Spacer bars are a small but important part of a double-glazed window.

They are responsible for maintaining the proper gap spacing between the panes of glass, but they also help reduce thermal bridging.

In the late 20th century, most spacers were made of metal, but this caused a problem with thermal efficiency. Because metal conducts heat, windows with metal spacers were not effective at keeping the cold air outside and the warm air inside.

Modern spacers are often made with warm edge technology, using highly advanced plastics and foam rubber, rather than metal. These warm-edge spacers have become the norm.

Other factors come into play with spacers, though, as well. Spacers can be rigid or flexible; rigid spacers provide stability and flexible spacers are highly versatile.

Gas Filling And Inert Gasses

Inert gasses, including argon, xenon, and krypton, are used between the panes of a double-glazed window.

Because inert gas moves and transfers hot or cold through space much more slowly than air, this enhances the insulation provided by the double glazing.

If the gas in your double-glazed window should leak, it will not have a negative impact on the environment or you.

You will simply notice your glass beginning to fog, and call for repair.

Low-E Coating Technology

Low-E coating further increases the energy efficiency of double-glazed windows.

This coating is microscopic but very effective in reflecting heat back to its source.

In the winter, the indoor coating reflects heat back into your home, while in the summer the outdoor coating reflects it away.

Installation And Maintenance

Installing double-glazed windows yourself is complicated because regulations require they be installed by a “competent person” as recognized by your local council.

It is wise to have these windows installed by FENSA-certified professionals, who can do the job correctly.

Once installed, these windows should last for many years, as long as they are cleaned monthly and inspected regularly. It is important to make sure the seals remain intact, as the windows are only effective as sealed units.

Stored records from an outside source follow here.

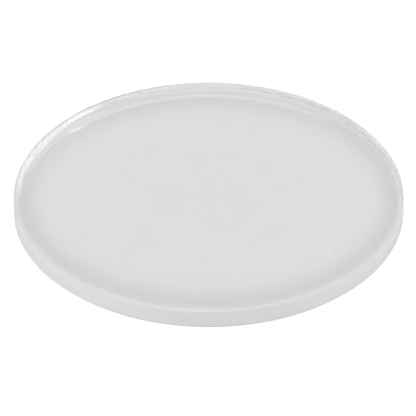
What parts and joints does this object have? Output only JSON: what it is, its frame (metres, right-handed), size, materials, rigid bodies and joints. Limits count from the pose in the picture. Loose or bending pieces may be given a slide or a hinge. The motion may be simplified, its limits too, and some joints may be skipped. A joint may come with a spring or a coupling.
{
  "type": "laser protective window",
  "caption": "Thin round plane-parallel disc of clear fused silica with polished faces, a fine-ground rim and safety bevels; a replaceable shield in front of laser optics.",
  "frame": {"origin": "centre of the lower polished face, on the optical axis; the window lies flat on it", "axes": "+Z along the optical axis, out of the upper face; X and Y are any two directions square to it, because the disc is round"},
  "size_m": [0.036, 0.036, 0.002],
  "materials": {
    "fused_silica": "faces polished and anti-reflection coated, rim and bevels fine-ground"
  },
  "bodies": {
    "root": {"protective_window": "fused_silica"}
  },
  "joints": []
}
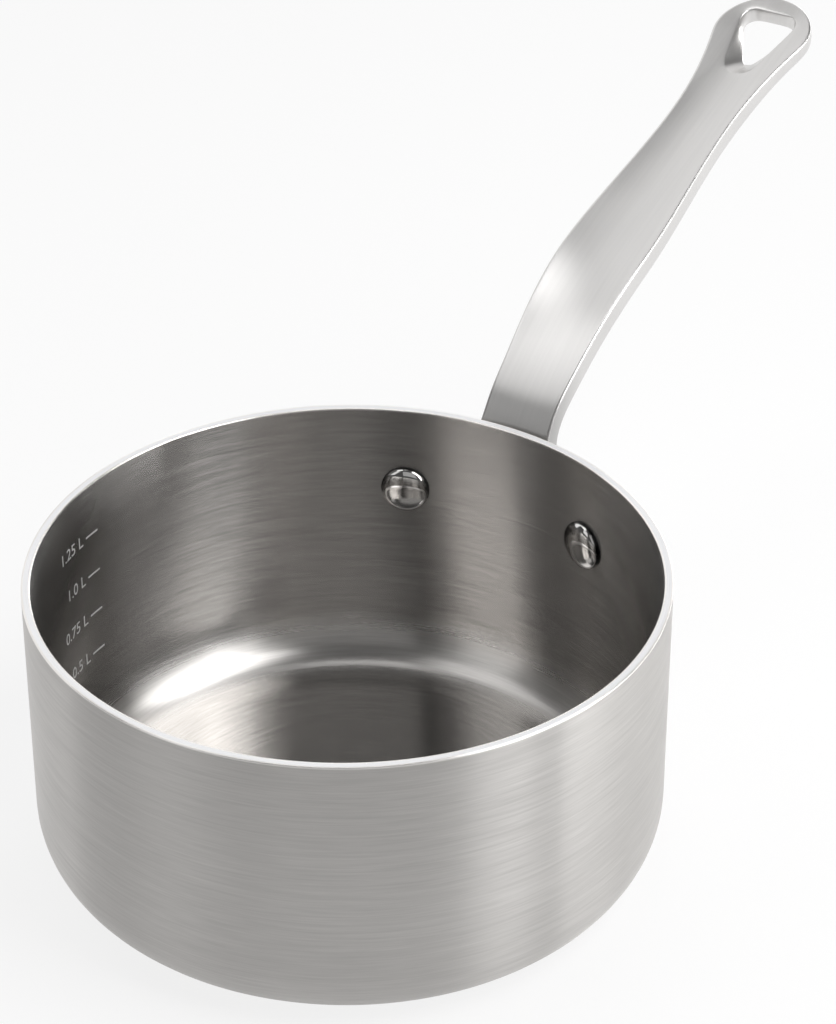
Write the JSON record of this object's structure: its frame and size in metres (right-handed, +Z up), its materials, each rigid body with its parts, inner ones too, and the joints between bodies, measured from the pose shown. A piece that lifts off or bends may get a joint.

Double Glazing Vs. Single Glazing

If you are trying to decide between double and single glazing, there is no contest.

Double glazing provides a better barrier to the outdoors, has better-insulating properties, and makes your home more energy efficient.

While single glazing is less expensive to install, double glazing is a better investment in the long run, because of the savings in energy costs and environmental impact.

What’s more, double-glazed windows are substantially more efficient at shutting out noise pollution, and insulating against sound as well as temperature fluctuations.

Future Advancements In Double Glazing

The window industry is always finding new ways to make double glazing more effective. New technologies are continually emerging, including new glass coatings to improve the function of the windows.

Another potential innovation is the use of vacuum sealing, rather than inert gasses, to maximise insulating and soundproofing qualities.

Frequently Asked Questions

  • How does double glazing save energy? Double glazing prevents heat loss and gain, allowing climate control systems to work more efficiently.
  • What are the most energy-efficient gasses for filling double glazing? Inert gasses, including argon, xenon, and krypton.
  • Can I retrofit existing windows with double glazing? Yes, and this helps preserve historical homes.
  • Does the type of frame affect double glazing’s performance? The type of material of which your frame is constructed can affect the window’s energy efficiency.
  • Is triple glazing more effective than double glazing? Yes, because it adds an additional layer of glass.
  • Are there any government incentives for energy-efficient windows? Yes
  • Can double glazing be used in extreme climates? Yes
  • What is the average lifespan of double glazing? With proper maintenance, many of these windows can last 20 years or more.
  • How much does double glazing reduce outside noise? It can reduce outside noise by up to 65 percent.
  • Is it possible to repair double glazing if it’s damaged? It depends on the type of repair. Talk to your window company about performing repairs.